Just spin up a test database with https://www.testcontainers.org, install your schema with some migration framework like Flyway or Liquibase in it, fill in some sample data, and write your simple integration tests.

But mocking is better

It is not. The more you mock away the database, the more you’re writing your own database.

But I’m paid by the lines of code

Well, good riddance, then.

But what if we have to change the RDBMS

So what? Your management paid tens of millions for the new licensing. They can pay you tens of hundreds to spend 20 minutes rewriting your 5-10 SQL queries.

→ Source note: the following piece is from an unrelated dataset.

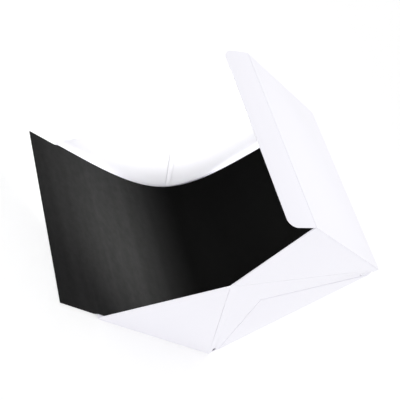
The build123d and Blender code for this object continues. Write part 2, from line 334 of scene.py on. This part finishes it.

You already wrote the integration tests above.

Anyway. It won’t happen. And if it will, then those few JSON queries will not be your biggest problem.

What was that talk of yours again?

Here, highly recommended:

But we’ve already spent so many person years implementing our middleware

It has a name

But I’ve read this other blog post…

And now you’ve read mine.

But that’s like 90s style 2 tier architecture

So what? You’ve spent 5% the time to implement it. That’s 95% more time adding value to your customers, rather than bikeshedding mapping technology. I call that a feature.

What about ingestion? We need abstraction over ingestion

No, you don’t. You can send the JSON directly into your database, and transform / normalise it from there, using the same technique. You don’t need middleware abstraction and mapping, you just want middleware abstraction and mapping.